• **What is asked**: Take the lines from the beginning of the data below through the line holding "CHUNK = 20000" and return exactly those.

• **Source excerpt**:
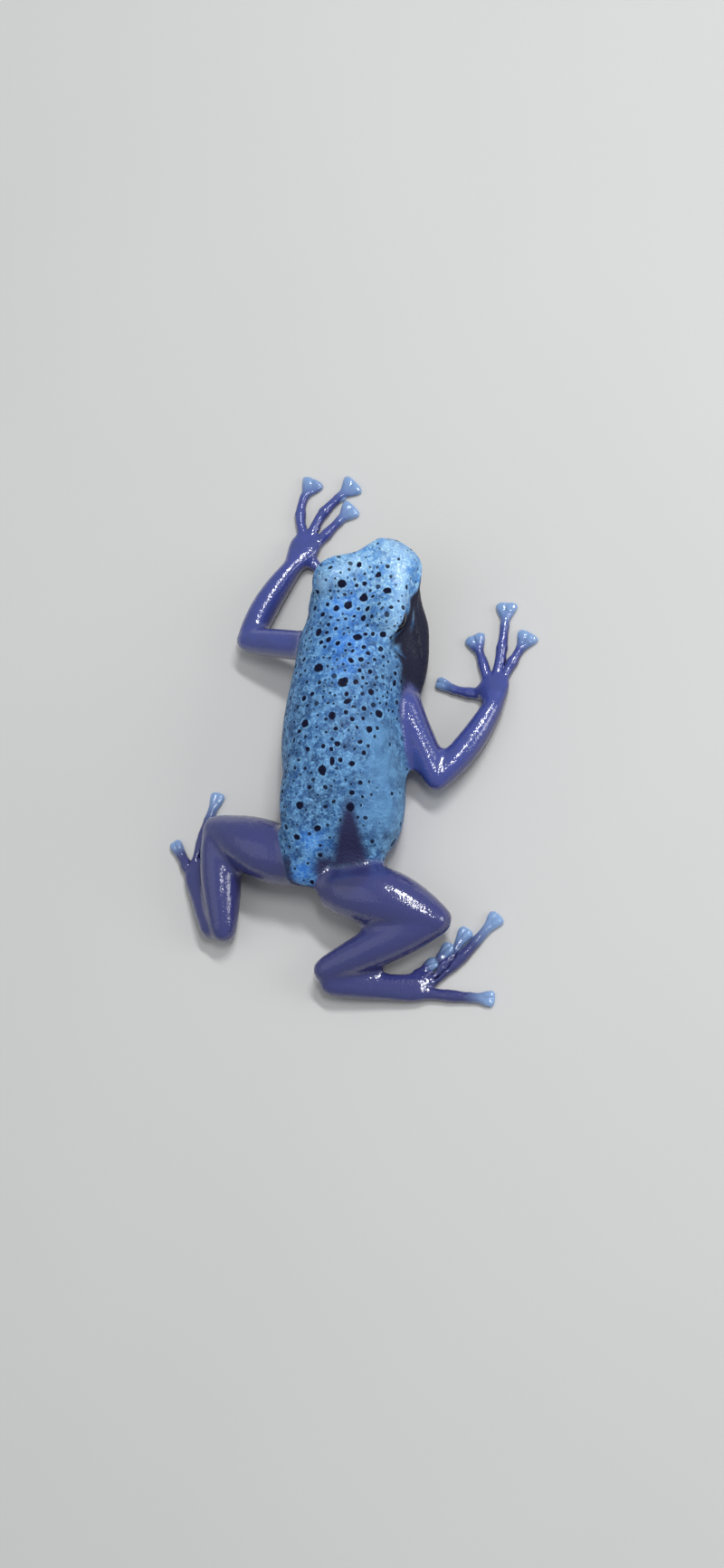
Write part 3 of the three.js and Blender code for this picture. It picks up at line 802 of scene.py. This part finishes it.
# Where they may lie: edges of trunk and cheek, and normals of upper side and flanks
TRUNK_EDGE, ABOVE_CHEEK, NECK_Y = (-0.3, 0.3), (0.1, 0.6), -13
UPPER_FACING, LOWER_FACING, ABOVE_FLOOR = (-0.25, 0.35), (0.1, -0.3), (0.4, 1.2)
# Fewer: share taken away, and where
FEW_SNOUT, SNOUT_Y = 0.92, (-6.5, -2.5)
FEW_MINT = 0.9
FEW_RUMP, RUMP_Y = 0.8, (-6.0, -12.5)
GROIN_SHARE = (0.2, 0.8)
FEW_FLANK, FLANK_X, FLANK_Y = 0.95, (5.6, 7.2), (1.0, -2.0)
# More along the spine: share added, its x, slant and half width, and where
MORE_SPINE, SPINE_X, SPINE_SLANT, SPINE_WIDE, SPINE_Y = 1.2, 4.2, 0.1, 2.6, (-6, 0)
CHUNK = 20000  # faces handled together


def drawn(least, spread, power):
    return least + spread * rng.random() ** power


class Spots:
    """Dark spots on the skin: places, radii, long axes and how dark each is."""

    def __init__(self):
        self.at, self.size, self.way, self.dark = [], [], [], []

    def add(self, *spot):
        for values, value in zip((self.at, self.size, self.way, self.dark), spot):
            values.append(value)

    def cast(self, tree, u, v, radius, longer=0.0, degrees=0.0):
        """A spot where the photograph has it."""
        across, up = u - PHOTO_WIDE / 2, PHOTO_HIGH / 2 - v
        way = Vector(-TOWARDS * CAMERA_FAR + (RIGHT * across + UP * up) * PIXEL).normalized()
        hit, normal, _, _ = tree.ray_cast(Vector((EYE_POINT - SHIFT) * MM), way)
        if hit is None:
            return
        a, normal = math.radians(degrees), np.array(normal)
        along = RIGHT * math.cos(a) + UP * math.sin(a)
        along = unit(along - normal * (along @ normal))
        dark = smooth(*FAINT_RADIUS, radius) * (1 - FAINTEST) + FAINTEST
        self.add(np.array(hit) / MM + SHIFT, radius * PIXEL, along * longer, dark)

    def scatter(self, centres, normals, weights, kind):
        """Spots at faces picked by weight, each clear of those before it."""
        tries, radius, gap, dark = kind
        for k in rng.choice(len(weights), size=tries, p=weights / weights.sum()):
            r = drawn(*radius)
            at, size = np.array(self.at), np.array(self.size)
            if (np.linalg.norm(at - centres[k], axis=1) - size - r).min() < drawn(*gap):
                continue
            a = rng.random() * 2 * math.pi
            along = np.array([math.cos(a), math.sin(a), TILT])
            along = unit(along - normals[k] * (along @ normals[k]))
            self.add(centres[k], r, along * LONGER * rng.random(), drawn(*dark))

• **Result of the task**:
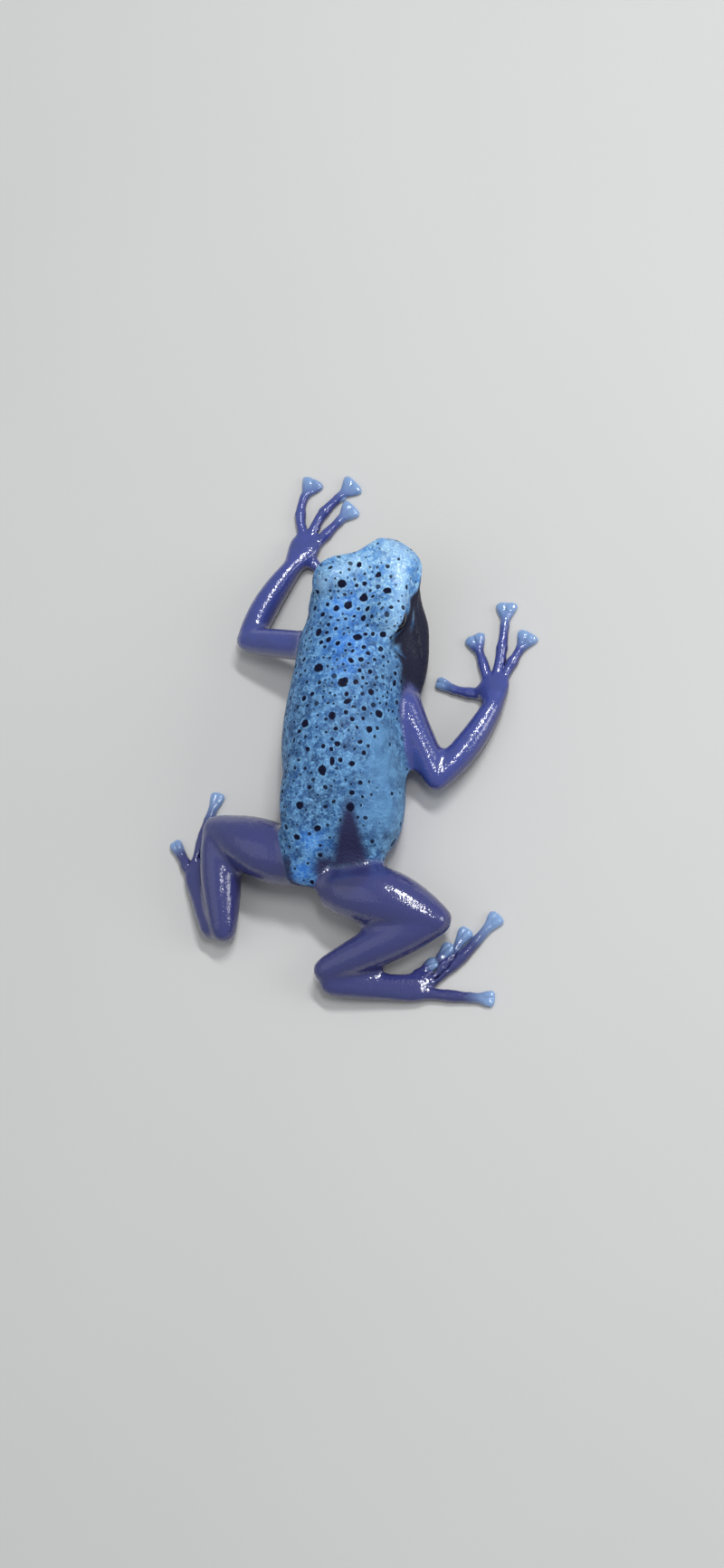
Write part 3 of the three.js and Blender code for this picture. It picks up at line 802 of scene.py. This part finishes it.
# Where they may lie: edges of trunk and cheek, and normals of upper side and flanks
TRUNK_EDGE, ABOVE_CHEEK, NECK_Y = (-0.3, 0.3), (0.1, 0.6), -13
UPPER_FACING, LOWER_FACING, ABOVE_FLOOR = (-0.25, 0.35), (0.1, -0.3), (0.4, 1.2)
# Fewer: share taken away, and where
FEW_SNOUT, SNOUT_Y = 0.92, (-6.5, -2.5)
FEW_MINT = 0.9
FEW_RUMP, RUMP_Y = 0.8, (-6.0, -12.5)
GROIN_SHARE = (0.2, 0.8)
FEW_FLANK, FLANK_X, FLANK_Y = 0.95, (5.6, 7.2), (1.0, -2.0)
# More along the spine: share added, its x, slant and half width, and where
MORE_SPINE, SPINE_X, SPINE_SLANT, SPINE_WIDE, SPINE_Y = 1.2, 4.2, 0.1, 2.6, (-6, 0)
CHUNK = 20000  # faces handled together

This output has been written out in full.